ITEM 6.   OWNERSHIP OF MORE THAN FIVE PERCENT ON BEHALF OF ANOTHER
          PERSON.

          Not Applicable

ITEM 7.   IDENTIFICATION AND CLASSIFICATION OF THE SUBSIDIARY WHICH
          ACQUIRED THE SECURITY BEING REPORTED ON BY PARENT HOLDING
          COMPANY: 

          St. Paul Fire and Marine Insurance Company is an Insurance
          Company under Reg. 240.13d-1(b)(1)(ii)(C)

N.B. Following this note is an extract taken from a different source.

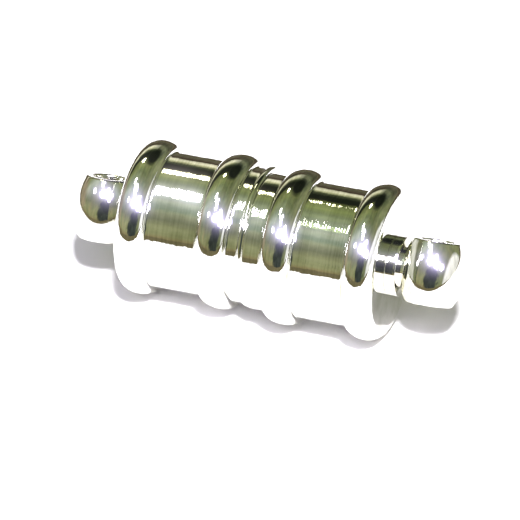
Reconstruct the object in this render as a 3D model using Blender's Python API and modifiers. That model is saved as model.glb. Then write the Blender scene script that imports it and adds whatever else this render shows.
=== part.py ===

ITEM 8.   IDENTIFICATION AND CLASSIFICATION OF MEMBERS OF THE GROUP:

          Not Applicable

ITEM 9.   NOTICE OF DISSOLUTION OF GROUP:

          Not Applicable

ITEM 10.  CERTIFICATION

          By signing below I certify that, to the best of my knowledge and
          belief, the securities referred to above were acquired in the ordinary
          course of business and were not acquired for the purpose of and do not
          have the effect of changing or influencing the control of the issuer
          of such securities and were not acquired in connection with or as a
          participant in any transaction having such purposes or effect.

<PAGE>

                                     SIGNATURE


After reasonable inquiry and to the best of my knowledge and belief, I certify
that the information set forth in this Statement is true, complete and correct.


Date:  February 12, 1998




                         /s/ Bruce A. Backberg
                         --------------------------------------------
                         Bruce A. Backberg
                         Title:   Senior Vice President, Chief Legal
                                  Counsel and Corporate Secretary

<PAGE>

                          SECURITIES AND EXCHANGE COMMISSION

                               Washington, D.C.  20549

                                     Schedule 13G

                                EXHIBIT A - DISCLAIMER


Information on the attached Schedule 13G is provided solely for the purpose of
complying with Section 13(d) and 13(g) of the Securities Exchange Act of 1934
and Regulation promulgated under authority thereof and is not intended as an
admission that The St. Paul Companies, Inc. or any of its subsidiaries, is a
beneficial owner of the securities described herein for any other purpose.